We need to make sure that talking about our goals is not an exercise in ego but a policy of commitment.
We need to know when to stay quiet about our goals and when to publicize them out loud — and, when we do, how to talk about them in a way that doesn’t give us that false gratification.
And we need to make sure that we actually find our goals meaningful and sustainable before we create accountability around them.
Accountability is still powerful. It still has a place in our lives and careers. We just have to make sure we’re creating and using it the right way.
Which also means knowing when to let go of accountability.
Some goals run their course. Some goals transform into bigger, clearer, or different ones. Some goals — especially ones related to mental health, emotional experience and internal transformation — need to be private to some degree.
In those cases, sometimes the most powerful thing to do is to release external accountability.

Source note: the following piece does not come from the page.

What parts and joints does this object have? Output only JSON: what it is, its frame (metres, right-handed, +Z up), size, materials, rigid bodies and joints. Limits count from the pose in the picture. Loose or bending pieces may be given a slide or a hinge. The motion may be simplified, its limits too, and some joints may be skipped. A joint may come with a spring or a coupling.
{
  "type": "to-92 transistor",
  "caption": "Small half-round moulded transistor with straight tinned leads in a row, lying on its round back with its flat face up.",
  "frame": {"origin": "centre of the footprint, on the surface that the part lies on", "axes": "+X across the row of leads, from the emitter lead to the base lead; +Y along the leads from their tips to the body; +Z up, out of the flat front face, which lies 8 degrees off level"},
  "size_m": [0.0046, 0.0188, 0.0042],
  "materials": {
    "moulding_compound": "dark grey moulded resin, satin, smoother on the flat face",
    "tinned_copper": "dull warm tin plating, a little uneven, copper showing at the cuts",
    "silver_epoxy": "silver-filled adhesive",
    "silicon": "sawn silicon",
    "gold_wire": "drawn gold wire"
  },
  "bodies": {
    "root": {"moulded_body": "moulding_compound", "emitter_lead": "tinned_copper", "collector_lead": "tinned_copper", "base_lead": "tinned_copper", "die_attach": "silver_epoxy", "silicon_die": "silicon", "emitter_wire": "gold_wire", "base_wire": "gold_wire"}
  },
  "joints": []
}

You might do that by not publicizing certain goals. You might do that by forgiving yourself for dropping off the journey from time to time. Or you might do that by letting other people know that you no longer want to be held accountable for a given goal. These aren’t just valid choices. They’re often necessary ones.
The key to harnessing accountability without falling into these traps is to think about accountability in a more flexible way. Sometimes we need a lot of it to achieve a goal. Sometimes we need none of it. Sometimes we need a lot of it up front and less as time goes on. Sometimes we need less up front and a lot as the goal ramps up. Sometimes we need to do some work before we create it. Sometimes we need to create it in order to do some work.
And sometimes, we need to remember that accountability is never the goal itself, but just one more tool in our productivity toolkit. There’s incredible opportunity in that realization. And even greater freedom.